Incomoda quando Chaplin materializa o escapismo a que sua audiência se acostumara. Nesse voo por novos ares, faz mal dar um salto sem checar o equipamento de segurança, e Chaplin esbarra no próprio otimismo, minimizando a violência que seu filme provocante fatalmente despertaria. Ainda que não seja um catequizador, a impor com a truculência da acusação uma ordem “dogmática” ou “adequada”, não se pode ignorar que Monsieur Verdoux é um filme de denúncia, de postura hostil frente às incoerências humanas no lidar com os reflexos de sua vida cotidiana, a saber: as leis, os códigos de comportamento, as amarras familiares, as vidas sentimentais, a imprensa e a informação, a cultura, a automatização forçada (que Chaplin tão bem desenha em Tempos modernos), que na época da grande crise de 1929 significavam uma necessária mudança de rumo, de parâmetro. Em Heróis esquecidos, de Raoul Walsh, não é um dos tantos Messieurs Verdoux que, na pele de James Cagney, se volta ao gangsterismo? Pois o ex-banqueiro feito por Chaplin aqui também não é apenas um vilão dos costumes, mas uma vítima da burocratização de uma mentalidade que oferece riscos sem certezas, de estruturas frágeis e imprecisas. Então Verdoux pode ser também visto como um anti-herói, o inconformismo personificado, e tanto faz se na metáfora delirante de Chaplin (influenciado por Welles, influenciado por Landru) o homicídio é um meio torpe de aproximar a rebeldia de seu destino, ácida constatação de uma ordem reacionária que incomoda tanto mais porque é verdadeira — e, pior, retratada de maneira honesta, sem pedantismo didático ou falsa condescendência.

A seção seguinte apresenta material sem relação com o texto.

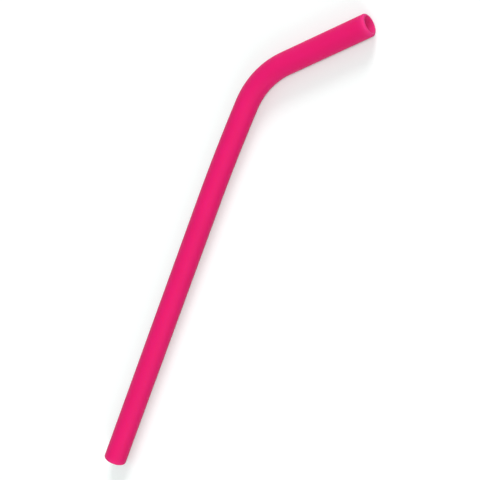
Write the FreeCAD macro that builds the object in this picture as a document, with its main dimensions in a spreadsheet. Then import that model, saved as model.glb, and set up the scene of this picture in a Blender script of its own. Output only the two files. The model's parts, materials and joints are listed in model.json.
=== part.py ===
import FreeCAD, Part
import math
import os

import Sketcher

# A bent drinking straw, moulded in one piece from soft silicone rubber: a plain round tube of
# even wall, open at both ends, with rounded lips.
#
# It lies on its side on a level surface, which is Z = 0, with its centreline level. The stem runs
# along +Y, and the elbow turns the mouthpiece towards +X. The origin is the centre of the
# footprint, on the surface. Lengths are in millimetres and angles in degrees.

DIMENSIONS = (
    ("outer_diameter", 10.0, "outside of the tube"),
    ("wall_thickness", 1.25, "silicone between the outside and the bore"),
    ("stem_length", 127.0, "straight run, from the end that stands in the drink"),
    ("bow_radius", 900.0, "centreline radius of the slight bow above the stem"),
    ("bow_angle", 3.0, "turn of the bow"),
    ("elbow_radius", 35.0, "centreline radius of the elbow"),
    ("elbow_angle", 42.0, "turn of the elbow"),
    ("mouthpiece_length", 42.0, "straight run from the elbow to the lips"),
    ("lip_radius", 1.0, "rounding of the outside at each end"),
    ("bore_edge_radius", 0.2, "rounding of the bore at each end"),
    ("lip_land", 0.05, "narrowest flat ring left between the two roundings"),
)

START, END = 1, 2
ORIGIN = (-1, START)


def make_sheet(doc):
    """The spreadsheet of driving dimensions, one row each: its name, its value and what it is."""
    sheet = doc.addObject("Spreadsheet::Sheet", "Sizes")
    for row, (alias, value, meaning) in enumerate(DIMENSIONS, start=1):
        sheet.set(f"A{row}", alias)
        sheet.set(f"B{row}", str(value))
        sheet.set(f"C{row}", meaning)
        sheet.setAlias(f"B{row}", alias)
    doc.recompute()
    return sheet


def add_sketch(body, name, plane_role):
    """An empty sketch on one of the body's own origin planes."""
    plane = next(p for p in body.Origin.OriginFeatures if p.Role == plane_role)
    sketch = body.newObject("Sketcher::SketchObject", name)
    sketch.AttachmentSupport = [(plane, "")]
    sketch.MapMode = "FlatFace"
    return sketch


def drive(sketch, name, constraint, expression):
    """Add a named constraint whose value comes from the sheet."""
    index = sketch.addConstraint(constraint)
    sketch.renameConstraint(index, name)
    sketch.setExpression(f"Constraints.{name}", expression)


def draw_centreline(body, sheet):
    """The level line that the tube follows: stem, bow, elbow and mouthpiece, each tangent to the next."""
    sketch = add_sketch(body, "centreline", "XY_Plane")
    bow_turn = math.radians(sheet.bow_angle)
    whole_turn = bow_turn + math.radians(sheet.elbow_angle)

    def across(turn):
        """Towards the inside of the bend, at right angles to a centreline that has turned this far."""
        return FreeCAD.Vector(math.cos(turn), -math.sin(turn), 0)

    def along(turn):
        return FreeCAD.Vector(math.sin(turn), math.cos(turn), 0)

    def arc(centre, radius, turn_from, turn_to):
        circle = Part.Circle(centre, FreeCAD.Vector(0, 0, 1), radius)
        return Part.ArcOfCircle(circle, math.pi - turn_to, math.pi - turn_from)

    stem_end = along(0) * sheet.stem_length
    bow_centre = stem_end + across(0) * sheet.bow_radius
    bow_end = bow_centre - across(bow_turn) * sheet.bow_radius
    elbow_centre = bow_end + across(bow_turn) * sheet.elbow_radius
    elbow_end = elbow_centre - across(whole_turn) * sheet.elbow_radius
    mouth = elbow_end + along(whole_turn) * sheet.mouthpiece_length

    stem = sketch.addGeometry(Part.LineSegment(FreeCAD.Vector(), stem_end))
    bow = sketch.addGeometry(arc(bow_centre, sheet.bow_radius, 0, bow_turn))
    elbow = sketch.addGeometry(arc(elbow_centre, sheet.elbow_radius, bow_turn, whole_turn))
    mouthpiece = sketch.addGeometry(Part.LineSegment(elbow_end, mouth))

    # An arc runs anticlockwise, so each one ends where the run below it leaves off.
    sketch.addConstraint(Sketcher.Constraint("Coincident", stem, START, *ORIGIN))
    sketch.addConstraint(Sketcher.Constraint("Vertical", stem))
    sketch.addConstraint(Sketcher.Constraint("Tangent", stem, END, bow, END))
    sketch.addConstraint(Sketcher.Constraint("Tangent", bow, START, elbow, END))
    sketch.addConstraint(Sketcher.Constraint("Tangent", elbow, START, mouthpiece, START))

    drive(sketch, "stem", Sketcher.Constraint("Distance", stem, sheet.stem_length), "Sizes.stem_length")
    drive(sketch, "bow_radius", Sketcher.Constraint("Radius", bow, sheet.bow_radius), "Sizes.bow_radius")
    drive(sketch, "bow_turn", Sketcher.Constraint("Angle", bow, bow_turn), "Sizes.bow_angle * 1 deg")
    drive(
        sketch,
        "elbow_radius",
        Sketcher.Constraint("Radius", elbow, sheet.elbow_radius),
        "Sizes.elbow_radius",
    )
    drive(
        sketch,
        "elbow_turn",
        Sketcher.Constraint("Angle", elbow, whole_turn - bow_turn),
        "Sizes.elbow_angle * 1 deg",
    )
    drive(
        sketch,
        "mouthpiece",
        Sketcher.Constraint("Distance", mouthpiece, sheet.mouthpiece_length),
        "Sizes.mouthpiece_length",
    )
    return sketch


def draw_section(body, sheet):
    """The ring of silicone that is the tube's section everywhere, at the foot of the stem."""
    sketch = add_sketch(body, "section", "XZ_Plane")
    bore_diameter = sheet.outer_diameter - 2 * sheet.wall_thickness
    for name, diameter, expression in (
        ("outside", sheet.outer_diameter, "Sizes.outer_diameter"),
        ("bore", bore_diameter, "Sizes.outer_diameter - 2 * Sizes.wall_thickness"),
    ):
        circle = Part.Circle(FreeCAD.Vector(), FreeCAD.Vector(0, 0, 1), diameter / 2)
        ring = sketch.addGeometry(circle)
        sketch.addConstraint(Sketcher.Constraint("Coincident", ring, 3, *ORIGIN))
        drive(sketch, name, Sketcher.Constraint("Diameter", ring, diameter), expression)
    return sketch


def rims(shape, largest):
    """The names of the largest, or smallest, circular edge of each flat end of the tube."""
    names = []
    for face in shape.Faces:
        if not isinstance(face.Surface, Part.Plane):
            continue
        rings = sorted(face.Edges, key=lambda edge: edge.Curve.Radius)
        rim = rings[-1] if largest else rings[0]
        number = next(n for n, edge in enumerate(shape.Edges, start=1) if edge.isSame(rim))
        names.append(f"Edge{number}")
    return names


def round_rims(body, name, base, largest, expression):
    """A fillet on the outer, or inner, rim of both ends."""
    fillet = body.newObject("PartDesign::Fillet", name)
    fillet.Base = (base, rims(base.Shape, largest))
    fillet.setExpression("Radius", expression)
    body.Document.recompute()
    return fillet


def make_straw(doc, sheet):
    body = doc.addObject("PartDesign::Body", "straw")
    body.Label = "straw"
    centreline = draw_centreline(body, sheet)
    section = draw_section(body, sheet)
    doc.recompute()

    tube = body.newObject("PartDesign::AdditivePipe", "tube")
    tube.Profile = section
    tube.Spine = (centreline, [f"Edge{n}" for n in range(1, 5)])
    tube.Mode = "Frenet"
    doc.recompute()

    lips = round_rims(
        body,
        "lips",
        tube,
        True,
        "min(Sizes.lip_radius; Sizes.wall_thickness - Sizes.bore_edge_radius - Sizes.lip_land)",
    )
    round_rims(body, "bore_edges", lips, False, "Sizes.bore_edge_radius")
    return body


def lay_down(body):
    """Rest the straw on Z = 0, with the middle of its footprint at the origin."""
    bounds = body.Shape.optimalBoundingBox()
    body.Placement.Base = FreeCAD.Vector(-bounds.Center.x, -bounds.Center.y, -bounds.ZMin)


def check(doc, bodies):
    """Stop if anything failed to compute, or a body isn't one sound solid."""
    for item in doc.Objects:
        if {"Invalid", "Error"} & set(item.State):
            raise RuntimeError(f"{item.Label} failed: {item.State}")
    for body in bodies:
        shape = body.Shape
        if shape.isNull() or not shape.isValid() or len(shape.Solids) != 1:
            raise RuntimeError(f"{body.Label} is not one valid solid")


def main():
    doc = FreeCAD.newDocument("SiliconeStraw")
    sheet = make_sheet(doc)
    straw = make_straw(doc, sheet)
    lay_down(straw)
    doc.recompute()
    check(doc, [straw])
    os.makedirs("parts", exist_ok=True)
    for body in [straw]:
        body.Shape.exportStep(f"parts/{body.Label}.step")


main()
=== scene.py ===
import json
import math

import bmesh
import bpy
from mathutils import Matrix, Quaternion, Vector


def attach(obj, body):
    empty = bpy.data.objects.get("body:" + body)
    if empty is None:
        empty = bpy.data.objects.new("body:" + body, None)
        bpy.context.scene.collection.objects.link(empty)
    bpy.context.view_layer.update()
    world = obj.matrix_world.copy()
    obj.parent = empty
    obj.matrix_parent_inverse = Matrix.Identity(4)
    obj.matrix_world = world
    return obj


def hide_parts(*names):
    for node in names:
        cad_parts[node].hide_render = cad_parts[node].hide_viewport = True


# A bent drinking straw of hot pink silicone rubber, lying on its side on a white surface. Lengths
# are in metres, in the CAD's own frame: Z up, the stem along +Y, the mouthpiece turned towards +X.

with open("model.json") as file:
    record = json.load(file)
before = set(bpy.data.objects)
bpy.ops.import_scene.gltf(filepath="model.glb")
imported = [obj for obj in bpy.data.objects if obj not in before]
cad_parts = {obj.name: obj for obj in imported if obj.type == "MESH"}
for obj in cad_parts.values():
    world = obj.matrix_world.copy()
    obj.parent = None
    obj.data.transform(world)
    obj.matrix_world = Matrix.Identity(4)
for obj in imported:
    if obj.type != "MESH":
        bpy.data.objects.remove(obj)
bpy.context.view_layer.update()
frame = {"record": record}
mounts = {mount["name"]: mount for mount in frame["record"]["mounts"]}

MM = 0.001
UP = Vector((0, 0, 1))
WHITE = (1.0, 1.0, 1.0)

# The straw's few sizes that its mounts don't give.
BOW_RADIUS = 900 * MM
BOW_TURN = math.radians(3)
ELBOW_RADIUS = 35 * MM
LIP_RADIUS = 1.0 * MM
BORE_EDGE_RADIUS = 0.2 * MM

# How finely the straw is meshed: faces round it, how far apart its rings are, and how many steps
# there are over each rounding.
AROUND = 96
RING_SPACING = 1.2 * MM
LIP_STEPS = 8
BORE_EDGE_STEPS = 4

# The skin gets a map of this name, for baking its material, and lies on it in strips, with a
# gap round each one.
BAKE_MAP = "OFBake"
BAKE_STRIPS = 4
BAKE_GAP = 0.003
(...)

Aí temos que Monsieur Verdoux é um triunfo tanto cinematográfico quanto pessoal de Charles Chaplin, e um filme intenso na medida que revela o real por trás da encenação, porém sem se igualar aos perseguidores de Chaplin/Verdoux; portanto, sem condenar os erros perpetrados por um sistema defeituoso que justamente permite as falhas da imperfeição humana.